L’ultralibéralisme a alors triomphé. Et des pensées réactionnaires sont arrivées à tenir le haut du pavé autour de l’idée d’identité, nationale ou religieuse ; sans doute parce qu’ouvrir le monde sans inventer un nouveau récit commun était invivable. Cette nouvelle idéologie est alors arrivée à réduire des individus de plus en plus multi-appartenants, mobiles et zappeurs dans leurs vies et leurs croyances à une seule filiation. Elle a refermé le monde par un incroyable retour au passé sur des formes archaïques du religieux ou du national.
Mais, si cela a été possible, et jusqu'ici réussi, c'est bien qu'en face, il y avait deux vides immenses : celui d'une pensée démocratique de droite, et celui d'une pensée démocratique de gauche. Car la droite historiquement nationale, proche de l'Eglise, l'armée, l'industrie, l'agriculture, les frontières, n'a pas su penser les limites internes d'un monde ouvert. Et la gauche ne s'est pas renouvelée et n'a pas intégré les logiciels de 1968 et de 1989. Elle a perdu le lien avec les intellectuels qui sont «le capital des mondes du travail sans capital». La séparation définitive avec le totalitarisme communiste n'a pas été prononcée. La réunification de l'humanité n'a pas été actée. La bataille des places et des postes s'est poursuivie sans nouveau logiciel politique.
Alors, depuis, on administre, mais on ne gouverne plus. Que ce soit Nicolas Sarkozy ou François Hollande. On ne construit plus le récit français commun apte à rassembler. On produit des lois mais plus des loyautés. On peut crier «République, République». Cela ne cache ni les réalités du chômage, de l’exclusion par couleurs, quartiers et religions, ni la faiblesse démocratique et la croissance de la corruption. Selon les lieux, et les histoires locales, se télescopent alors en élargissant les bases du FN, des écarts de richesse inacceptables, des cohabitations refusées, des irrédentismes locaux enracinés, la mémoire des guerres, les procès d’élus clientélistes et corrompus souvent PS au Nord et au Sud ; sans oublier la nostalgie masculine de la culture de la force et la faiblesse du sentiment de protection donné aujourd’hui par la France ou l’Europe.

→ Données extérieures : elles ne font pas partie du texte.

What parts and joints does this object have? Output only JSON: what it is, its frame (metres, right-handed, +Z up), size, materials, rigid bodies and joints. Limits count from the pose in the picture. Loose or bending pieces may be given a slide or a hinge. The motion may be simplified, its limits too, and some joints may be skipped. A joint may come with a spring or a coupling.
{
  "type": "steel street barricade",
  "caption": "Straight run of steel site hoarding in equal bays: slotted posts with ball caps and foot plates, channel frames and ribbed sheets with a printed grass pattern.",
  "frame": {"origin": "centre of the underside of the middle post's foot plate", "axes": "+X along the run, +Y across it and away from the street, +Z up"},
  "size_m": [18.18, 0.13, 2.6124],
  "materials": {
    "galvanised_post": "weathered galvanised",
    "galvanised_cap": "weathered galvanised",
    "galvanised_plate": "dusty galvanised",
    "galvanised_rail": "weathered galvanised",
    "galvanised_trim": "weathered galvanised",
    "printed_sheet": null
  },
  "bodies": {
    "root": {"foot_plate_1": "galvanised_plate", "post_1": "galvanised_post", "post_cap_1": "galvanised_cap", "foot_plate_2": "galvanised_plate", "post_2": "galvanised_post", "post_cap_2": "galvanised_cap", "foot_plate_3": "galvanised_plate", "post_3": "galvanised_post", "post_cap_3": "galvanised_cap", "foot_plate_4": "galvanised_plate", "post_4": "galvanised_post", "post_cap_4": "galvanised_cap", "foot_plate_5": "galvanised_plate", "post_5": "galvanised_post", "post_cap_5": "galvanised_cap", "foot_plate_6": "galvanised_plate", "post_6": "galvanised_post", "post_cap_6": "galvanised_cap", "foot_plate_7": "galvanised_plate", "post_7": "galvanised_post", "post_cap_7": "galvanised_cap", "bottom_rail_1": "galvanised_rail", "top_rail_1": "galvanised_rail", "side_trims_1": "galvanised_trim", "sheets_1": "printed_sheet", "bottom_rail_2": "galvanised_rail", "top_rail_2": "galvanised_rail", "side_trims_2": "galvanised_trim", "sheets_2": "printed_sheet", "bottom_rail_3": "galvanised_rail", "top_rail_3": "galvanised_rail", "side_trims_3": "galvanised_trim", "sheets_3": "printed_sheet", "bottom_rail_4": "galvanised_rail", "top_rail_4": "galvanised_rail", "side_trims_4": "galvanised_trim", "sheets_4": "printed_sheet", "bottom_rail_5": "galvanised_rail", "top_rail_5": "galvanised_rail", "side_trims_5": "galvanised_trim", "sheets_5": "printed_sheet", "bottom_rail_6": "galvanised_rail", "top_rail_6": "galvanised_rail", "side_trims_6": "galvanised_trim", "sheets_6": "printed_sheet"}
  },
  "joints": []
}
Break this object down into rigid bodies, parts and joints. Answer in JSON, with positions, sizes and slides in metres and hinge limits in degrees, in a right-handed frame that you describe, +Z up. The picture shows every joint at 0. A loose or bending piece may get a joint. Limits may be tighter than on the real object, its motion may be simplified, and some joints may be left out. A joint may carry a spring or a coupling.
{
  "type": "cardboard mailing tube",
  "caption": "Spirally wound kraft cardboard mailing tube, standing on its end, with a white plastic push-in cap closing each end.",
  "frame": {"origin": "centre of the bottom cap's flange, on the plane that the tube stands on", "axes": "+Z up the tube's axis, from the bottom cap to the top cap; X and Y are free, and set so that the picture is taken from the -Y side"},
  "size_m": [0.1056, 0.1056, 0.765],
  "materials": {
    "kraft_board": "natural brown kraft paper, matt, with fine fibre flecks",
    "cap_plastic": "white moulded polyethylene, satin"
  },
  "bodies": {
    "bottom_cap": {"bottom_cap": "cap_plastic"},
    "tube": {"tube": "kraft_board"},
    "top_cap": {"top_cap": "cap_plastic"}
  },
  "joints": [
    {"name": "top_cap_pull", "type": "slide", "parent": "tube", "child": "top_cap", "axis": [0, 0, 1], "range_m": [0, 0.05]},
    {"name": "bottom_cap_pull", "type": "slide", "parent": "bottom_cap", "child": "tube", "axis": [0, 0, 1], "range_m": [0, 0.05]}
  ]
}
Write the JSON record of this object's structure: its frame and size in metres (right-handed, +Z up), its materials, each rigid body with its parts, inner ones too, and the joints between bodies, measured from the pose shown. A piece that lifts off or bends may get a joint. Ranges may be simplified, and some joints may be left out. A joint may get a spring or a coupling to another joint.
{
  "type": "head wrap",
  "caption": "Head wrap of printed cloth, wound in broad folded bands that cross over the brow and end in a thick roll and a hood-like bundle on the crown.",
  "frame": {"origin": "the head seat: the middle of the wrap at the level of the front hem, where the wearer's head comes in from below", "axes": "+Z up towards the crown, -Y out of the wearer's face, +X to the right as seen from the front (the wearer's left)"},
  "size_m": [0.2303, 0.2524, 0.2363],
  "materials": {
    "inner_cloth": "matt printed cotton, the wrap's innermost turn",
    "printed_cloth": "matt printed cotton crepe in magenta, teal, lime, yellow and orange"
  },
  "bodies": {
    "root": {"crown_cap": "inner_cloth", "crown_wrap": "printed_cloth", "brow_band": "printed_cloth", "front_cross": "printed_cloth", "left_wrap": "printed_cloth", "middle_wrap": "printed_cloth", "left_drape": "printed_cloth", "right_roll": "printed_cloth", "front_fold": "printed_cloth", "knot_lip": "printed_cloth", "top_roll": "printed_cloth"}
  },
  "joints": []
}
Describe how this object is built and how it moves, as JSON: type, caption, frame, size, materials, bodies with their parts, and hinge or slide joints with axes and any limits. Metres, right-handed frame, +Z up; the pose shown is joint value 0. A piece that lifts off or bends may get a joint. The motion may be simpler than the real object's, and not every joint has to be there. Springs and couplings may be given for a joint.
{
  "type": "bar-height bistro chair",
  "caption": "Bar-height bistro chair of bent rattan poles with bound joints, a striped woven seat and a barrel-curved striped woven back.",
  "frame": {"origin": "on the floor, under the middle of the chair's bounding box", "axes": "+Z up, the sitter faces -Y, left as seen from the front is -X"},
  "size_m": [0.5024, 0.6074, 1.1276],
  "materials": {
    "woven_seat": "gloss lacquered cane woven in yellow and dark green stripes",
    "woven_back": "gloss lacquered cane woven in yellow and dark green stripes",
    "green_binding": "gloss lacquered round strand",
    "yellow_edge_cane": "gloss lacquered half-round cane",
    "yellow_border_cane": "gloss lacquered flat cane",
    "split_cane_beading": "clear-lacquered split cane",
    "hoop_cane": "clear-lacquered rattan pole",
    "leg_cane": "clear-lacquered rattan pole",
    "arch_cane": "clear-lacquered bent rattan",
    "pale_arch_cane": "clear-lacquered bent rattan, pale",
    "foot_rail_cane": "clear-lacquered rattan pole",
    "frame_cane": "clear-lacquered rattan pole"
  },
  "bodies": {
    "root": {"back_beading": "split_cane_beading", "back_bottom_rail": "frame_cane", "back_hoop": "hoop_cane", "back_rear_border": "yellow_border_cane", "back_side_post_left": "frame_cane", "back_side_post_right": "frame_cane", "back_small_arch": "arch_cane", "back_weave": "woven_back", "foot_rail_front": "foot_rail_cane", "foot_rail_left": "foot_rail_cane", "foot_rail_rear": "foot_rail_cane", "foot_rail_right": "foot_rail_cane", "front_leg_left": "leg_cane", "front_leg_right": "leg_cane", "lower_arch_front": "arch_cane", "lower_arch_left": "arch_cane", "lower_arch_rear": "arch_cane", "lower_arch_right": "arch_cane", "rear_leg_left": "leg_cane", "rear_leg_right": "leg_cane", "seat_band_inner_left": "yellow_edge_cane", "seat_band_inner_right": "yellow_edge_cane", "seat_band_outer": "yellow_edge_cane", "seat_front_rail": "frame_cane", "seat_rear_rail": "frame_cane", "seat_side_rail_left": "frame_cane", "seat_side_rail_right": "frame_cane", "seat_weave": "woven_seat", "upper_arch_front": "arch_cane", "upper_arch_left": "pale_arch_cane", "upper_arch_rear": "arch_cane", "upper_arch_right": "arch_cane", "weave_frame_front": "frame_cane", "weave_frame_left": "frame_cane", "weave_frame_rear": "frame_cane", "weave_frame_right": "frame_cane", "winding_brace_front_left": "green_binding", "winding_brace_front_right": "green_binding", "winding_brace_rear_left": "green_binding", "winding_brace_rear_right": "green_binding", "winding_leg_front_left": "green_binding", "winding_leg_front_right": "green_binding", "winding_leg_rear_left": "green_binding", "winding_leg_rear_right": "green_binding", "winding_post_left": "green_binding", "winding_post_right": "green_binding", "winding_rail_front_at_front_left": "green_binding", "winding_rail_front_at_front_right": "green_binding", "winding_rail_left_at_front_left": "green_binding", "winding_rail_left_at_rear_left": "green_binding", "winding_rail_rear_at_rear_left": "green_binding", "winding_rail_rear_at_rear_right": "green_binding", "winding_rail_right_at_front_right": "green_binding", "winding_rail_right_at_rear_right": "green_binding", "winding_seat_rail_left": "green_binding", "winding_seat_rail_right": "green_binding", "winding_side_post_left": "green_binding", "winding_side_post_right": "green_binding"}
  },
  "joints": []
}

L’économisme a remplacé la politique, qui est bien autre chose qu’une croissance du PIB, ou même un taux de chômage. Il est urgent d’observer, au plus près, les évolutions de nos vies privées pour penser autrement le monde du travail et le récit politique. Chacun d’entre nous est devenu mobile et souple, discontinu dans ses amours, ses logements, ses emplois, ses divertissements et ses convictions mais l’ordre politique, lui, est de plus en plus rigide, bureaucratique, législatif. Le monde du travail est inégalitaire au possible avec des emplois à vie face à des emplois à la journée ; 800 000 mamans délaissées vivent sous le seuil de pauvreté avec plus de 1 million d’enfants. Des territoires entiers se vivent abandonnés faute de discours et de politiques claires sur les nouvelles relations entre puissantes métropoles, «quartiers» et ruralité. Où est donc passé Gambetta ! Et que penser de la vie vide que nous offrons à nos jeunes de banlieues ? Que penser d’un culte absurde de la longue durée du travail avec cinq millions de chômeurs ?
La carte du FN de ce matin nous dit tout cela. Les transferts de voix de l’entre-deux-tours aussi. Nous faisons le dos rond face à l’envahissement culturel et moral de notre société par des idées et des acteurs d’extrême droite. Cela dure depuis plus de trente ans. Le temps de la contre-offensive culturelle et politique doit absolument advenir. Un «rapport Gallois» de l’état social du pays doit être commandé. Des propositions décalées élaborées. Les élections régionales de décembre 2015 peuvent en être le laboratoire avec un Président qui n’a plus rien à perdre à bousculer les archaïsmes y compris à gauche. Après, il ne sera peut-être plus temps.